Le corps change sans cesse et il paraît se renouveler entièrement au bout de quelques années : le moi, au contraire, a conscience de son identité. Que faut-il entendre par ce renouvellement du corps et cette identité du moi? Chaque corps vit d’emprunts à la nature extérieure ; mais il a en lui un principe de vie qui ramène tous ces emprunts à l’unité d’une même forme. Chaque moi, chaque individu conscient vit de même, en grande partie, de sensations et d’idées dont la cause est hors de lui. Elle est dans toutes les impressions que subit son corps; elle est particulièrement dans la conformation de son cerveau et dans toutes les influences que la nourriture, l’air ambiant, le climat, l’hérédité peuvent exercer sur cette conformation.

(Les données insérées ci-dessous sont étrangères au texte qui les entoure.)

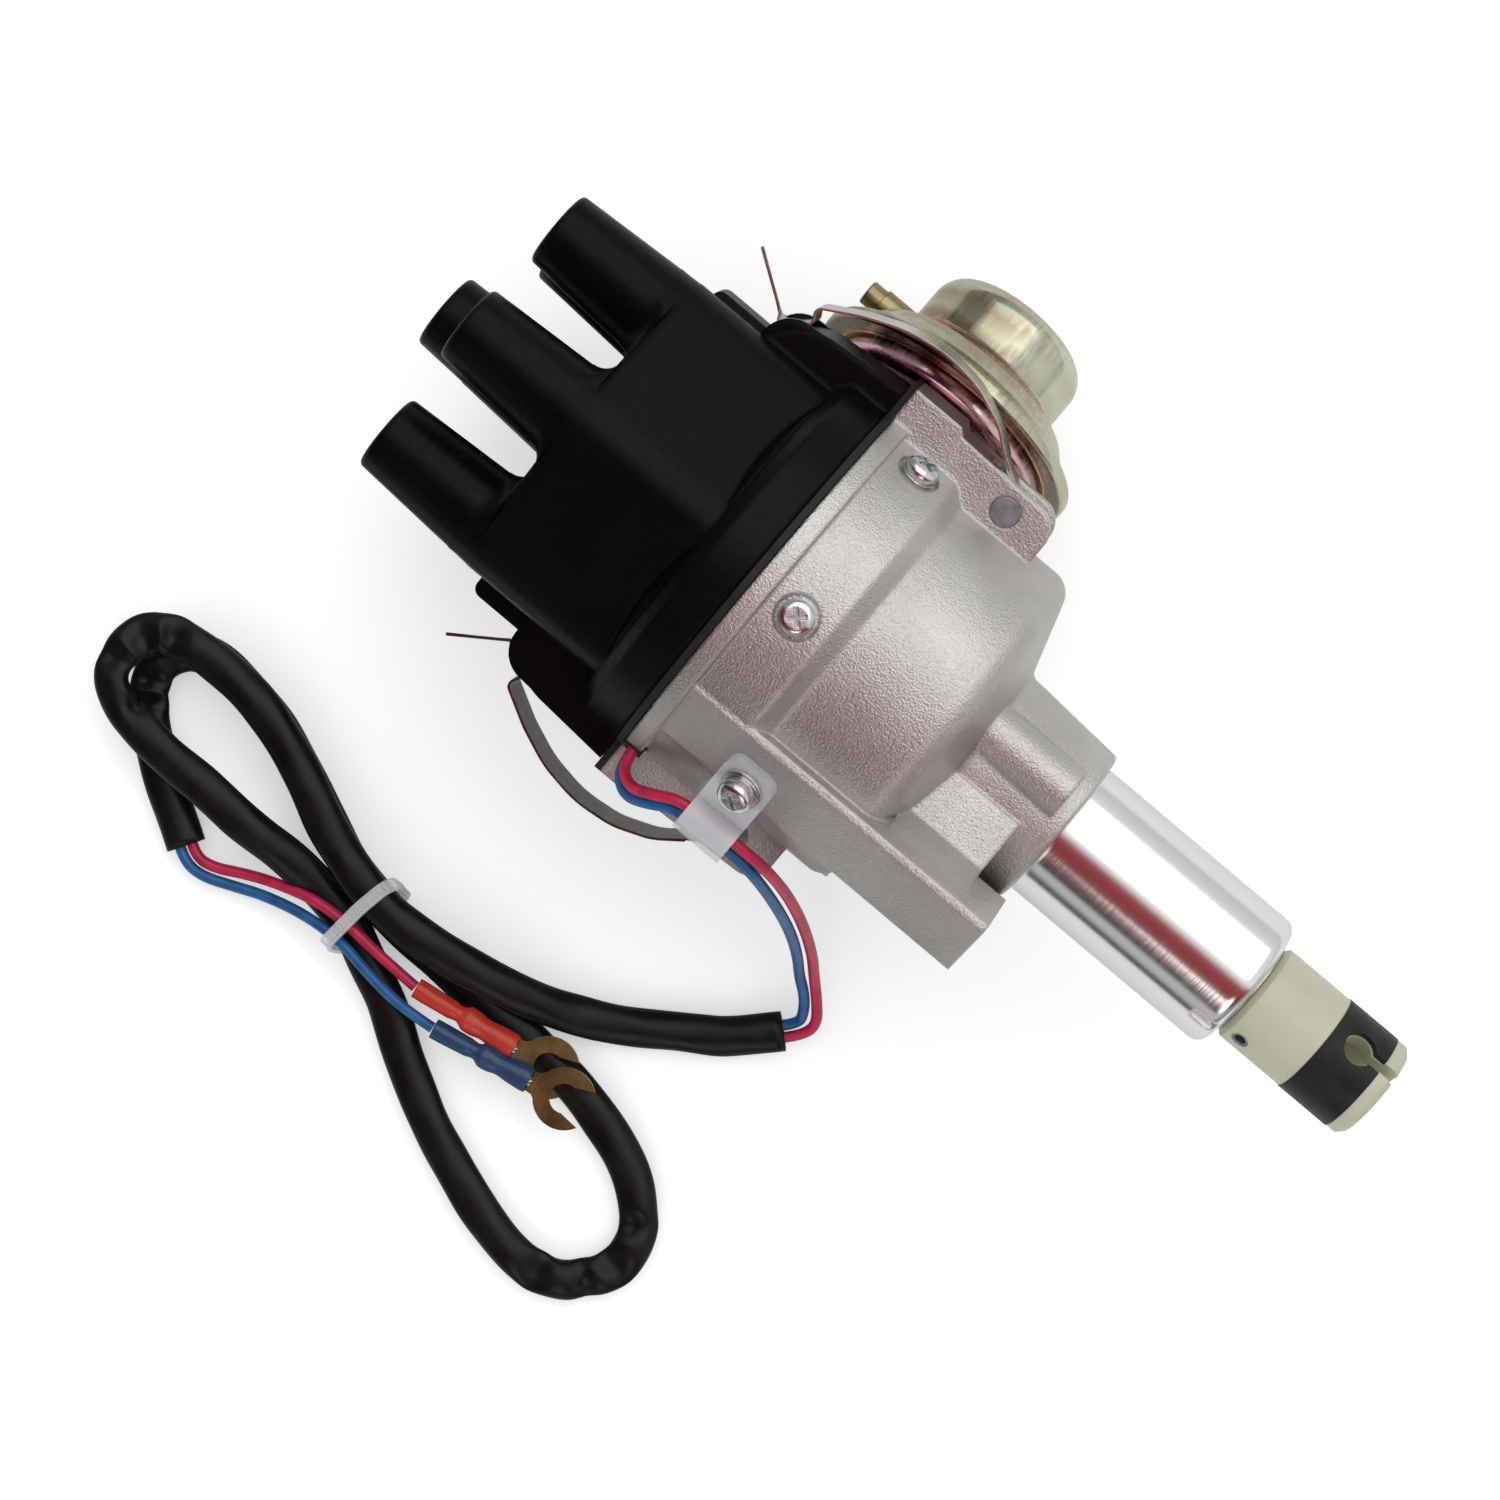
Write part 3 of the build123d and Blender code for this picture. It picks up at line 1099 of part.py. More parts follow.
def main():
    os.makedirs("parts", exist_ok=True)
    save("housing", housing())
    save("upper_bush", bush(-BOSS_LENGTH - FLOOR_WALL))
    save("lower_bush", bush(SPIGOT_LENGTH - BUSH_LENGTH))
    save("shaft", shaft())
    save("governor_plate", governor_plate())
    save("weight_pivots", *weight_pivots())
    save("weight_a", weight(0))
    save("weight_b", weight(180))
    save("cam_sleeve", cam_sleeve())
    save("reluctor", reluctor())
    save("rotor_arm", rotor_arm())
    save("rotor_electrode", rotor_electrode())
    save("fixed_plate", fixed_plate())
    save("moving_plate", moving_plate())
    coil, core = pickup()
    save("pickup_coil", coil)
    save("pickup_core", core)
    save("cap", cap())
    towers = [swung(index * TURN / TOWER_COUNT, terminal()) for index in range(TOWER_COUNT)]
    save("tower_terminals", *towers)
    save("centre_terminal", centre_terminal())
    save("carbon_brush", carbon_brush())
    save("brush_spring", brush_spring())
    save("cap_gasket", cap_gasket())
    save("clip_pins", *[clip_pin(turn) for turn in SIDES])
    save("upper_clip", clip(SIDES[0]))
    save("lower_clip", clip(SIDES[1]))
    save("side_screws", *side_screws())
    save("side_washers", *side_washers())
    save("inner_shell", inner_shell())
    save("outer_shell", outer_shell())
    save("hose_nipple", nipple())
    save("vacuum_bracket", vacuum_bracket())
    save("bracket_screws", *bracket_screws())
    save("diaphragm", diaphragm())
    save("vacuum_spring", vacuum_spring())
    save("vacuum_rod", vacuum_rod())
    save("drive_coupling", drive_coupling())
    save("coupling_ring", coupling_ring())
    save("roll_pin", roll_pin())
    save("thrust_washer", thrust_washer())
    save("wire_clamp", wire_clamp())
    screw, washers = clamp_fixing()
    save("clamp_screw", screw)
    save("clamp_washers", *washers)
    save("lead_grommet", grommet())
    harness()


main()
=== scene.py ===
import math

import bmesh
import bpy
from mathutils import Matrix, Vector


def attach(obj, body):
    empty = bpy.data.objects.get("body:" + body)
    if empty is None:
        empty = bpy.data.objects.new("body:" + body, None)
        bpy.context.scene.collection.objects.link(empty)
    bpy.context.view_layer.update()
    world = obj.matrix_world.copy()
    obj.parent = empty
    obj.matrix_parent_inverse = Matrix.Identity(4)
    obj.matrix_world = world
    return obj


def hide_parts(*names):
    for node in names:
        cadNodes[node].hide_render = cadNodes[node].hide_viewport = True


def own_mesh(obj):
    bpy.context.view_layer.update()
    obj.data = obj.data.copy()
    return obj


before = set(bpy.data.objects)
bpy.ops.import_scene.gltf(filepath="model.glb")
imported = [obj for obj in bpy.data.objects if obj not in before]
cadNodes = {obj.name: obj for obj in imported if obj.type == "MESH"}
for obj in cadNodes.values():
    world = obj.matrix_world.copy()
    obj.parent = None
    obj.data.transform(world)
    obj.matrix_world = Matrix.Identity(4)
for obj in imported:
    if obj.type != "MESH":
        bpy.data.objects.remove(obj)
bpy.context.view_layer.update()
scene = bpy.context.scene
scene.view_settings.view_transform = "Standard"
millimetre = 0.001
print("frame loaded:", len(cadNodes), "nodes")


# Shader maths: a socket that adds nodes as it is used in an expression
class Socket:
    def __init__(self, graph, output):
        self.graph = graph
        self.output = output

    def maths(self, operation, *values):
        return self.graph.node("ShaderNodeMath", {"operation": operation}, dict(enumerate(values)))

    def __add__(self, other):
        return self.maths("ADD", self, other)

    def __radd__(self, other):
        return self.maths("ADD", other, self)

    def __sub__(self, other):
        return self.maths("SUBTRACT", self, other)

    def __rsub__(self, other):
        return self.maths("SUBTRACT", other, self)

    def __mul__(self, other):
        return self.maths("MULTIPLY", self, other)

    def __rmul__(self, other):
        return self.maths("MULTIPLY", other, self)

    def __truediv__(self, other):
        return self.maths("DIVIDE", self, other)

    def __gt__(self, other):
        return self.maths("GREATER_THAN", self, other)

    def arcTangent(self, other):
        return self.maths("ARCTAN2", self, other)

    def between(self, low, high, shape="SMOOTHSTEP"):
        values = {"Value": self, "From Min": low, "From Max": high}
        return self.graph.node("ShaderNodeMapRange", {"interpolation_type": shape}, values, "Result")


# A node tree, with the one method that every node comes from
class Graph:
    def __init__(self, tree):
        self.tree = tree

    def node(self, kind, settings=None, values=None, output=0):
        made = self.tree.nodes.new(kind)
        for key, value in (settings or {}).items():
            if key == "stops":
                fillRamp(made.color_ramp, value)
            else:
                setattr(made, key, value)
        for key, value in (values or {}).items():
            if isinstance(value, Socket):
                self.tree.links.new(value.output, made.inputs[key])
            else:
                made.inputs[key].default_value = value
        return Socket(self, made.outputs[output])

    def ramp(self, factor, *stops):
        return self.node("ShaderNodeValToRGB", {"stops": stops}, {"Fac": factor}, "Color")

    def mixed(self, factor, first, second):
        values = {0: factor, 6: opaque(first), 7: opaque(second)}
        return self.node("ShaderNodeMix", {"data_type": "RGBA"}, values, 2)

    def blended(self, factor, first, second):
        return self.node("ShaderNodeMix", None, {0: factor, 2: first, 3: second})


# A finish on one Principled shader
class Finish(Graph):
    def __init__(self, name, **plain):
        self.material = bpy.data.materials.new(name)
        self.material.use_nodes = True
        super().__init__(self.material.node_tree)
        self.shader = self.tree.nodes["Principled BSDF"]
        for socketName, value in plain.items():
            self.shader.inputs[socketName.replace("_", " ")].default_value = value
        self.place = self.node("ShaderNodeTexCoord", output="Object")

    def noise(self, size, detail=3.0, rough=0.5, stretch=None, distortion=0.0):
        where = self.place
        if stretch:
            where = self.node("ShaderNodeMapping", None, {"Vector": where, "Scale": stretch})
        values = {"Vector": where, "Scale": 1 / size, "Detail": detail, "Roughness": rough, "Distortion": distortion}
        return self.node("ShaderNodeTexNoise", None, values)

    def axis(self, letter):
        return self.node("ShaderNodeSeparateXYZ", None, {"Vector": self.place}, letter)

    def dot(self, vector, direction):
        return self.node("ShaderNodeVectorMath", {"operation": "DOT_PRODUCT"}, {0: vector, 1: direction}, "Value")

    def along(self, direction):
        return self.dot(self.place, direction)

    def facing(self, direction):
        return self.dot(self.node("ShaderNodeNewGeometry", output="Normal"), direction)

    def edges(self, radius):
        return self.node("ShaderNodeBevel", {"samples": 6}, {"Radius": radius})

    def bump(self, height, depth, strength=1.0, under=None):
        values = {"Height": height, "Distance": depth, "Strength": strength}
        if under:
            values["Normal"] = under
        return self.node("ShaderNodeBump", None, values)

    def feed(self, **links):
        for socketName, link in links.items():
            self.tree.links.new(link.output, self.shader.inputs[socketName.replace("_", " ")])
        return self.material


def fillRamp(ramp, stops):
    while len(ramp.elements) > 1:
        ramp.elements.remove(ramp.elements[-1])
    ramp.elements[0].position, ramp.elements[0].color = stops[0][0], opaque(stops[0][1])
    for position, colour in stops[1:]:
        ramp.elements.new(position).color = opaque(colour)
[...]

Elle est aussi dans les sensations et les idées d’autrui, dans l’éducation qu’il reçoit, dans la communauté de sentimens, de croyances, de manières dépenser qui s’établit nécessairement entre les individus d’un même pays, d’un même siècle, d’une même civilisation. Elle est enfin dans l’hérédité intellectuelle et morale, dont les effets ne sont pas moins sensibles dans les races, dans les peuples, dans les familles, que ceux de l’hérédité physique. Le moi sent en lui un principe actif qui réagit plus ou moins contre toutes ces influences et qui tend à les ramener à l’identité d’une même personne. Il peut, jusqu’à un certain point, s’en rendre maître, les diriger et les gouverner; mais si l’on fait, chez les mieux doués et les plus forts, la part de l’action personnelle et celle des actions subies, la disproportion sera infinie en faveur des dernières. Les plus fins moralistes reconnaissent plusieurs hommes en un seul

  1. C’est là une théorie classique dans l’école spiritualiste, et les écoles rivales se la sont appropriée. M. Ribot lui a consacré, il y a peu d’années, une excellente étude qu’il n’a pas hésité à résumer dans l’expression de Psychologie des mouvemens (Revue philosophique, octobre 1879, les Mouvemens et leur importance psychologique.)